Андрей замолчал, уставился на друга.
— А что же тогда? — спросил он, хотя чувствовал, что боится узнать правду.
— Черт его поймешь… Вот разрежут, увидят. — Петр почему-то порылся в карманах своей синей пижамы и равнодушно зевнул.
— Значит, операция? А Люда мне не сказала.
— Она ушла до обхода, а выяснилось это после.
— И ты согласился? Легкие у тебя проверили?
— Легкие в норме. Профессор говорит — полип в гортани оторвался. И якобы есть еще.
— Ну вот. А говоришь — черт его поймешь.
Петр на это ничего не ответил.
Странное дело, как только зашла речь об операции, то есть о самой болезни, Андрей перешел на деловой тон, почти совсем уже не волнуясь, словно говорил теперь о ком-то третьем.

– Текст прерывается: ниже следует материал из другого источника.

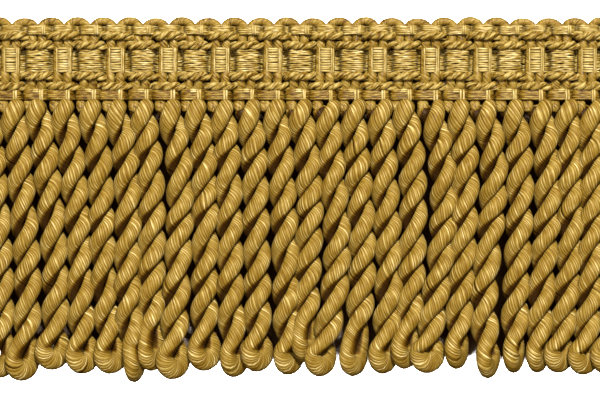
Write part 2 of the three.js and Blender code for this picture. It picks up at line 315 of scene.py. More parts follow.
class Yarn:
    """A skin round a path. Its rows follow the threads that wrap it, so they climb round it as a screw does.

    out is the outward direction. halves is how far the skin reaches outward, inward and to each side, each
    one number or one for each point. around is how many points a row has. gap is the spacing of the
    threads, with that many rows to each, and starts is how many threads lie side by side, below 0 where they
    climb the other way. relief is how far a thread stands out, and rough how unevenly the threads lie. cap
    is the length of each rounded end. square below 1 makes the section fuller at its outer and inner
    corners. The last argument says how deep the painted shade on its inner side is, with one flank of it
    where it is positive and the other where it is negative.
    """

    def __init__(
        self,
        points,
        out,
        halves,
        around,
        gap,
        rows=1,
        starts=0,
        relief=0.0,
        rough=0.0,
        cap=0.5,
        square=(1.0, 1.0),
        painted_shade=0.0,
    ):
        points = np.asarray(points, float)
        length = np.concatenate([[0], np.cumsum(np.linalg.norm(np.diff(points, axis=0), axis=1))])
        tangent = unit(np.gradient(points, axis=0))
        out = np.broadcast_to(out, points.shape)
        out = unit(out - (out * tangent).sum(axis=1, keepdims=True) * tangent)
        side = np.cross(tangent, out)
        climb = starts * rows
        row = np.arange(-abs(climb), math.ceil(length[-1] / gap * rows) + abs(climb) + 1)
        turn = np.arange(around) / around
        thread = row // rows + abs(starts)
        nudge = random.normal(0, 1, thread.max() + 2)
        lift = random.normal(0, 1, thread.max() + 2)
        s = (row[:, None] + climb * turn[None, :]) * gap / rows + rough * gap * 0.5 * nudge[thread][:, None]
        s = np.clip(s, 0, length[-1])
        angle = 2 * math.pi * turn[None, :] + math.pi + 0 * s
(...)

— Ладно, баста. — Петр ударил Андрея ладошкой по колену. — Давай о деле.
— Разве мы не о деле?
— Нет… Как съездил?
По коридору вдоль палат сновали сестры в белых халатах, словно бегали. Неторопливо, постукивая шлепанцами, прогуливались по двое больные. У некоторых были красивые пижамы розово-голубой расцветки, и Андрей хотел спросить Петра, почему же у него такая облезлая синяя пижама. Но надо было отвечать на вопрос. Трудно так вот сразу вернуться к той жизни, что оставлена на время встречи с другом за пределами больницы. К счастью, Андрей сразу вспомнил о главном.
— Тебе привет от Павлы… Огромный. Знаешь, ну самый, самый…
— Значит, повидались?
— Конечно… Я обещал, что все тебе расскажу, как она устроилась.
— Рассказывай.
Андрей рад был, что можно наконец оторваться от больничных тем. Он знал, что здесь не любят расспросов о том, как идет лечение.
— Ну… С чего же начать?.. Во-первых, своей работой Павла, на мой взгляд, довольна. — Подумав, Андрей добавил: — Можно сказать, зажглась. Нашла кого защищать и с кем бороться. А вот насчет быта… Как бы выразиться? Тут, словом, хуже… Живет в общежитии… Дом на окраине. А главное — одинока…
— В общем, ясно, — опять перебил Петр. — Мне кое-что известно… Давай лучше я буду задавать тебе вопросы.
— Пожалуйста, — пожал плечами Андрей, обиделся. И без того, кажется, краток. Но взглянув на Петра, понял, что тот думает о чем-то другом, не о Павле.